◆ Material ◆
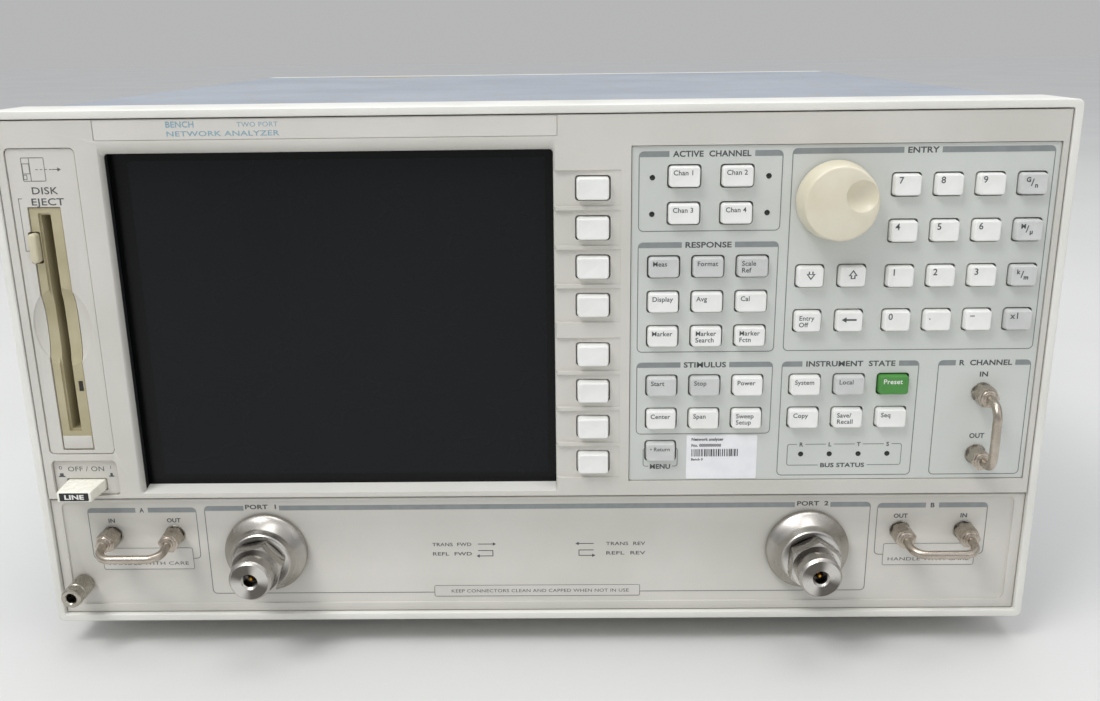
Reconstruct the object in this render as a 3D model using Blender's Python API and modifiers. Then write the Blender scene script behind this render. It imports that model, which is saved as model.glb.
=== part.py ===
"""Bench vector network analyzer in a full-width, five-unit cabinet, built piece by piece.

Units are metres, +Z is up and the front panel faces -Y. The origin is on the bench, under the
middle of the whole instrument. Every piece hangs on one empty, `instrument`, at the middle of the
front frame's lower front edge, so all places below are measured from there: x to the right, y back
into the cabinet, z up. A piece that moves has its own origin on its joint's axis.
"""
import math

import bmesh
import bpy
from mathutils import Matrix, Vector

MM = 0.001

# ---- cabinet ------------------------------------------------------------------------------------
WIDTH = 425 * MM
HEIGHT = 221.5 * MM
DEPTH = 426.5 * MM              # front frame's face to rear frame's face
FOOT_HEIGHT = 12.7 * MM
REAR_GUARD_REACH = 30 * MM
GAP = 0.3 * MM                  # left between pieces that touch
THROUGH = 20 * MM               # how far a cutter runs past what it cuts

RIM = 3.2 * MM                  # front frame's thin edge round the panels
RIM_DEPTH = 14 * MM
FRAME_WALL = 7 * MM
FRAME_DEPTH = 32.5 * MM
FRAME_CORNER = 2.5 * MM
REAR_FRAME_DEPTH = 12 * MM
REAR_FRAME_WALL = 9 * MM
COVER_DROP = 1.7 * MM           # covers lie this far inside the front frame's outline
SIDE_DROP = 0.8 * MM
SHEET = 1.5 * MM
COVER_FLANGE = 13 * MM

# ---- front panels -------------------------------------------------------------------------------
PANEL_FIT = 0.5 * MM            # gap between the frame's edge and the panels
UPPER_SET = 0.5 * MM            # the panels' faces stand this far behind the frame's face
UPPER_THICK = 4.0 * MM
LOWER_SET = 1.8 * MM
LOWER_THICK = 3.5 * MM
DIVIDER = 58.3 * MM             # height of the joint between upper and lower panel
POCKET = 0.8 * MM
PANEL_BACK = UPPER_SET + UPPER_THICK
OVERLAY_THICK = 1.5 * MM
OVERLAY_FACE = UPPER_SET + POCKET
LEDGE = 3 * MM                  # what carries the overlay's edge

LEFT = -WIDTH / 2
RIGHT = WIDTH / 2
PANEL_HALF = WIDTH / 2 - RIM - PANEL_FIT
PANEL_TOP = HEIGHT - RIM - PANEL_FIT

# keypad overlay: its outline, then places measured from its upper left corner
KEYPAD_LEFT = RIGHT - 172.6 * MM
KEYPAD_RIGHT = RIGHT - 6.1 * MM
KEYPAD_TOP = HEIGHT - 15.8 * MM
KEYPAD_BOTTOM = DIVIDER + 6.8 * MM

MAIN_KEY = (12.7 * MM, 8.7 * MM)
ENTRY_KEY = (11.8 * MM, 9.4 * MM)
SOFT_KEY = (13.4 * MM, 9.4 * MM)
KEY_PROUD = 3.0 * MM
KEY_TRAVEL = 1.5 * MM
KEY_TAPER = 0.5 * MM            # a key's face is this much smaller than its foot, on each side
KEY_CORNER = 1.2 * MM
KEY_CLEARANCE = 0.35 * MM
WEB_FRONT = PANEL_BACK + 0.5 * MM
WEB_THICK = 1.2 * MM
WEB_MARGIN = 1.5 * MM
MAIN_PITCH = 17.7 * MM
STATE_PITCH = 18.1 * MM
ENTRY_PITCH = 16.05 * MM
ENTRY_ROW = 18.1 * MM
CHANNEL_PITCH = 20.7 * MM

MAIN_X = KEYPAD_LEFT + 13.3 * MM
CHANNEL_X = KEYPAD_LEFT + 20.8 * MM
CHANNEL_Z = KEYPAD_TOP - 12.1 * MM
RETURN_Z = KEYPAD_BOTTOM + 13.7 * MM
CHANNEL_ROOM = 0.2 * MM         # the rooms are what these rows have beyond the common row pitch
RESPONSE_ROOM = 7.0 * MM
STIMULUS_ROOM = 6.8 * MM
ROW_STEPS = 7                   # from the upper channel keys down to the return key
MAIN_ROW = (CHANNEL_Z - RETURN_Z - CHANNEL_ROOM - RESPONSE_ROOM - STIMULUS_ROOM) / ROW_STEPS
CHANNEL_ROW = MAIN_ROW + CHANNEL_ROOM
RESPONSE_Z = CHANNEL_Z - CHANNEL_ROW - MAIN_ROW - RESPONSE_ROOM
STIMULUS_Z = RETURN_Z + 2 * MAIN_ROW
STATE_X = KEYPAD_LEFT + 72.3 * MM
ENTRY_X = KEYPAD_LEFT + 107.9 * MM
ENTRY_Z = KEYPAD_TOP - 16.4 * MM
EDIT_X = ENTRY_X - 35.8 * MM
SOFT_X = KEYPAD_LEFT - 15.0 * MM
SOFT_Z = KEYPAD_TOP - 16.3 * MM
SOFT_LOWEST = KEYPAD_BOTTOM + 9.05 * MM
SOFT_BREAK = 5.0 * MM           # extra room between the fourth and fifth softkey
SOFT_COUNT = 8
SOFT_PITCH = (SOFT_Z - SOFT_LOWEST - SOFT_BREAK) / (SOFT_COUNT - 1)
TROUGH_LEFT = KEYPAD_LEFT - 30.6 * MM
TROUGH_RIGHT = KEYPAD_LEFT - 3.9 * MM
TROUGH_WEB = 1.45 * MM          # left standing between two troughs
TROUGH_HEIGHT = SOFT_PITCH - TROUGH_WEB
TROUGH_DEPTH = 1.7 * MM

BOARD_FRONT = WEB_FRONT + WEB_THICK + KEY_TRAVEL + 0.7 * MM
BOARD_THICK = 1.6 * MM

KNOB_X = KEYPAD_LEFT + 80.2 * MM
KNOB_Z = KEYPAD_TOP - 21.9 * MM
KNOB_RADIUS = 15.7 * MM
KNOB_FACE_RADIUS = 14.2 * MM
KNOB_HEIGHT = 12 * MM
KNOB_DIMPLE = 6.2 * MM
KNOB_DIMPLE_PLACE = (7.7 * MM, 2.9 * MM)
SHAFT_RADIUS = 3.0 * MM
SHAFT_FIT = 0.35 * MM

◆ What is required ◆
Output exactly the leading lines of the data, up to and including the line marked by "piece by piece.".

◆ Correct response ◆
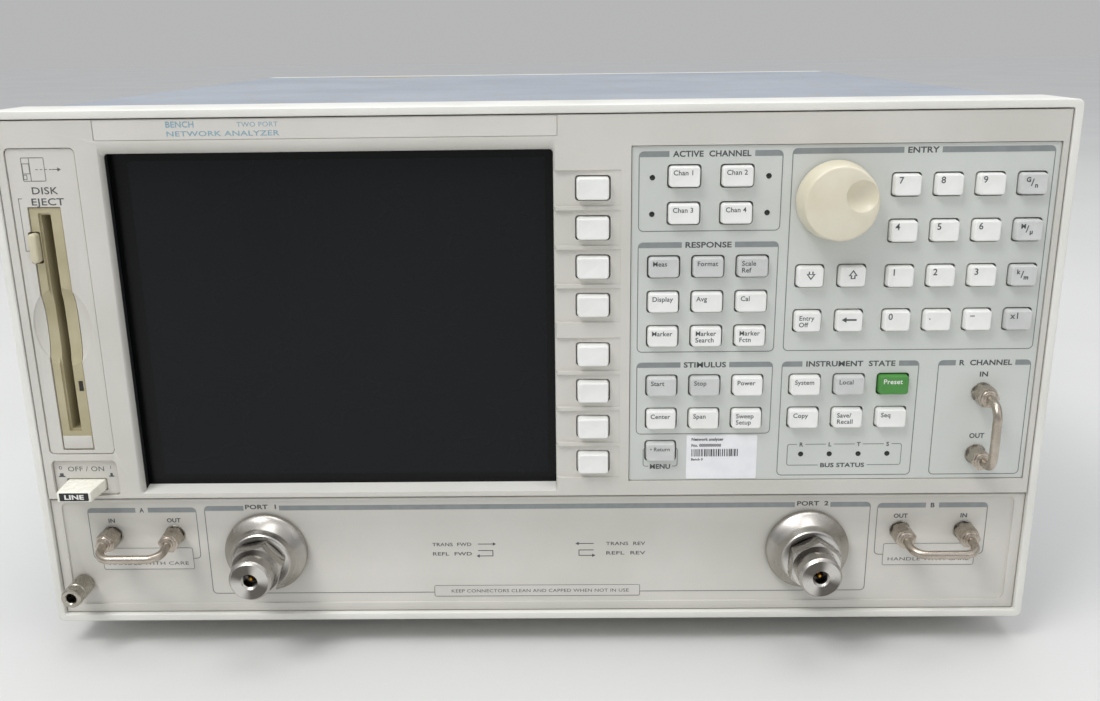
Reconstruct the object in this render as a 3D model using Blender's Python API and modifiers. Then write the Blender scene script behind this render. It imports that model, which is saved as model.glb.
=== part.py ===
"""Bench vector network analyzer in a full-width, five-unit cabinet, built piece by piece.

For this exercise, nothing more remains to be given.